What does operations.read_requests indicate (assuming my above understanding is correct for the other two counters)?


(A.J. Beamon) #5

This gives a fraction of time the disk associated with a process’s data directory is doing IOs over what is typically a 5 second window. On Linux, it comes from reading /proc/diskstats. I don’t have a good explanation for why you saw what you did unless you happened to be doing your IOs on a different drive.

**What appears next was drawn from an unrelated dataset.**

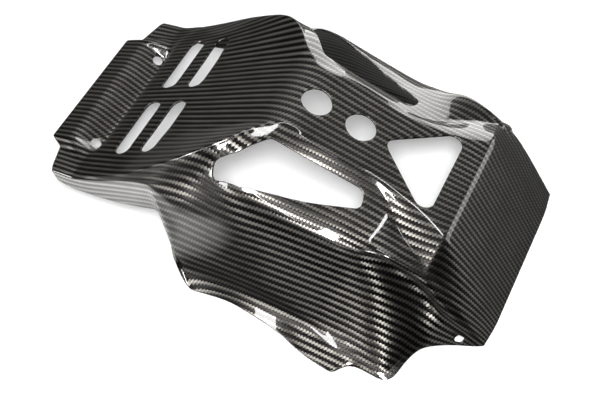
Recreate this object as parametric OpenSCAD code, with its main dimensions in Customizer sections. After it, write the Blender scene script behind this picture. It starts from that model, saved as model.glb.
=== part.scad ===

This is the rate that reads and writes are being performed on the disk and is not specific to a single process. The sectors counter tells you how many sectors are being read or written to by those reads or writes, as each read or write may consist of multiple sectors. This comes from the same code linked above. It seems that in status, though, we report the read/write hz as a rate per second (as implied by the name), but sectors is reported as the number that occurred over a ~5 second window (the exact window size is not reported). That seems wrong to me, so we should probably change that to be a rate and/or a counter.

Read requests measure incoming requests, the other two measure metrics for completed requests. The former may differ from the latter if the cluster can’t keep up with all of the reads.


(gaurav) #6

Thanks AJ! I was mistakenly running dd command against a different disk. You explanation matches the corrected test results.